WHAT YOU WILL DO:
Only the lines from the one containing "Model this object" through the one containing "short dummy rail." are wanted. Give them again exactly, both ends included.

───── MATERIAL TO PROCESS

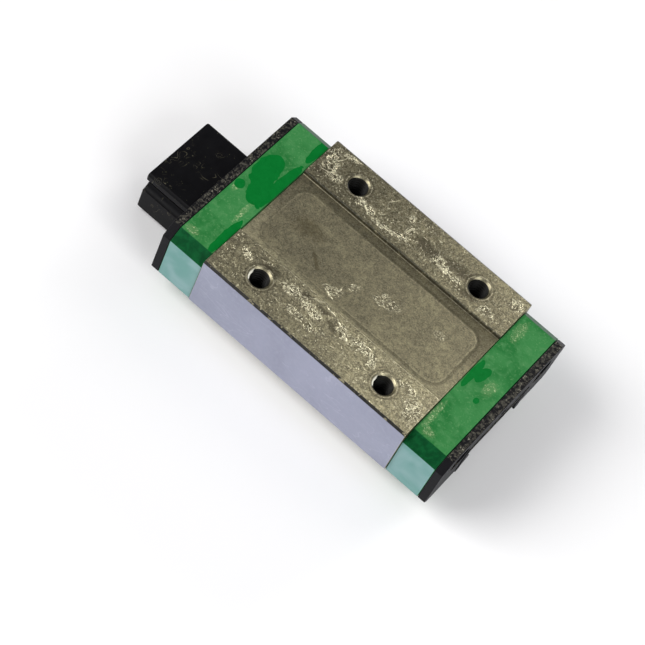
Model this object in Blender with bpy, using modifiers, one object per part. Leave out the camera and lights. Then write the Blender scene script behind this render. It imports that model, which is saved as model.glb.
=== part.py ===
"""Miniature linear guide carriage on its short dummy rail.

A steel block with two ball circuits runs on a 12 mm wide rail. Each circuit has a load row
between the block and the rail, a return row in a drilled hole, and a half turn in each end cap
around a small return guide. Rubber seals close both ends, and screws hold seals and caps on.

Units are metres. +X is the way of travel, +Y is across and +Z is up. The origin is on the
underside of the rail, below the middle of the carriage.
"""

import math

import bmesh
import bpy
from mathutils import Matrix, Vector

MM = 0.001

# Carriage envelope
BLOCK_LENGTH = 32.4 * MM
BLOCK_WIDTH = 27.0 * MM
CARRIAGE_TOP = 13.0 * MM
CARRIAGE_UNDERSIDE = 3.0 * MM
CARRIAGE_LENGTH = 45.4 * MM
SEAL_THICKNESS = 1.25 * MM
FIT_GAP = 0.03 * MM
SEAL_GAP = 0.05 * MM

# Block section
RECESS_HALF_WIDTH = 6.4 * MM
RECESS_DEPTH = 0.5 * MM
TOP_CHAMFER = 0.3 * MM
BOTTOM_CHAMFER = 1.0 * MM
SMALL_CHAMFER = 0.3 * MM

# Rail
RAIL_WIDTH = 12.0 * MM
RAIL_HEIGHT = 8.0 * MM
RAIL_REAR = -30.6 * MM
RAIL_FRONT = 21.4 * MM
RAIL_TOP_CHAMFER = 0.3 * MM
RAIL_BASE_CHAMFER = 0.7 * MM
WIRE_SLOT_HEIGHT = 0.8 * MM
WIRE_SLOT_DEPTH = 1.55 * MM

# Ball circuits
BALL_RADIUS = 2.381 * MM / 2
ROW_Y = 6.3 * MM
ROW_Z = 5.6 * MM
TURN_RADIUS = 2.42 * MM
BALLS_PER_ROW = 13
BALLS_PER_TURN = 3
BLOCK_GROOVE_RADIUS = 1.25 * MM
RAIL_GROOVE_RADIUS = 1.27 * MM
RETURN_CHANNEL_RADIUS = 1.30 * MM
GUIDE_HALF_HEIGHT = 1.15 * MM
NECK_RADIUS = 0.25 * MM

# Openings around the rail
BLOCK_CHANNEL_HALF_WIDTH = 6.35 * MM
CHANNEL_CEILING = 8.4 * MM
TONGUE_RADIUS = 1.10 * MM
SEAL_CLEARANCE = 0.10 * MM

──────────
───── MATERIAL TO PROCESS

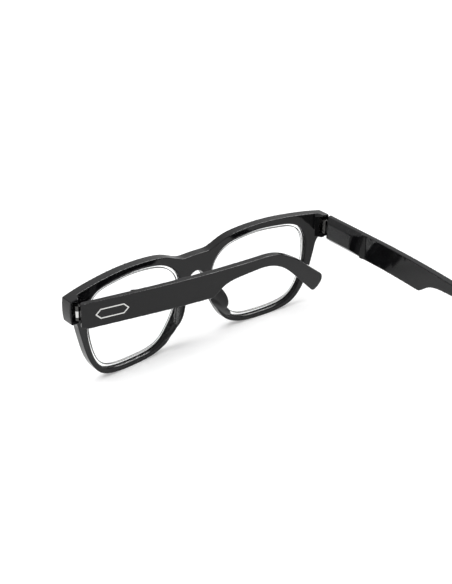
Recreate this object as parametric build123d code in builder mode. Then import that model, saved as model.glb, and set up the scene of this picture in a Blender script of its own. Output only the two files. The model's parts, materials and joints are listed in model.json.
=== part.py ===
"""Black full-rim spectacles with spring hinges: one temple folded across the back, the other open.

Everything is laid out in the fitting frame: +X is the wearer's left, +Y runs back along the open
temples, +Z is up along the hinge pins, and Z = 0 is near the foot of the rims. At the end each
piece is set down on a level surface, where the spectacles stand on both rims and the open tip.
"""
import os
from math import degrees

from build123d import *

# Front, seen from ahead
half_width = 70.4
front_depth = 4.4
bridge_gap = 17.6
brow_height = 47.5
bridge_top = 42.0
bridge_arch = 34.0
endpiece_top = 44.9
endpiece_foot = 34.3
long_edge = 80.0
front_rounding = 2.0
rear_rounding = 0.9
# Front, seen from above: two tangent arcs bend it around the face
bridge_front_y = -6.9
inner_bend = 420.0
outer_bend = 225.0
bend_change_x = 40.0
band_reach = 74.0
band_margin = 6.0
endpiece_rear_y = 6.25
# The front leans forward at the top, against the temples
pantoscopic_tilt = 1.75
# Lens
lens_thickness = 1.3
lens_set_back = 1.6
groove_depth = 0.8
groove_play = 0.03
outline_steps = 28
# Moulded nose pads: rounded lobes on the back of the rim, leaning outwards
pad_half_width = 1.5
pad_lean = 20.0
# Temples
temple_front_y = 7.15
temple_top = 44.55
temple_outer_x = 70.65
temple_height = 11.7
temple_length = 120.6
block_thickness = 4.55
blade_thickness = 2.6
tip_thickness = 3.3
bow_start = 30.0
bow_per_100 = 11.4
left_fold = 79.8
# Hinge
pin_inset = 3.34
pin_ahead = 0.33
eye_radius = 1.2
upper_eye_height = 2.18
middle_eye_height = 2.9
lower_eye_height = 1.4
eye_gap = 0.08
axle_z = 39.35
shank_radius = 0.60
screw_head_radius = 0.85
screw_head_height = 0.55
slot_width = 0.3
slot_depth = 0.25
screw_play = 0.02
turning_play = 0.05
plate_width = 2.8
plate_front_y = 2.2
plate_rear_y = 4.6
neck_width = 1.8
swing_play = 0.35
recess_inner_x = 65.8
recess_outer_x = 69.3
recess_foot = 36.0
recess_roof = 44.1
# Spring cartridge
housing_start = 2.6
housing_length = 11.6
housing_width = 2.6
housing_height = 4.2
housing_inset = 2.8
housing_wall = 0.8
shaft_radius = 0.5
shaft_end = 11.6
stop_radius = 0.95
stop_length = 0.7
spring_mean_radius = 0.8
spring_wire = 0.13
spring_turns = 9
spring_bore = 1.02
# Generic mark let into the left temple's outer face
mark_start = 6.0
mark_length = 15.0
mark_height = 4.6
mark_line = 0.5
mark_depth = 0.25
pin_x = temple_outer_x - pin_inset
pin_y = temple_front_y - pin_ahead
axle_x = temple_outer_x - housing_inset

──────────

OUTPUT OF THE TASK:
Model this object in Blender with bpy, using modifiers, one object per part. Leave out the camera and lights. Then write the Blender scene script behind this render. It imports that model, which is saved as model.glb.
=== part.py ===
"""Miniature linear guide carriage on its short dummy rail.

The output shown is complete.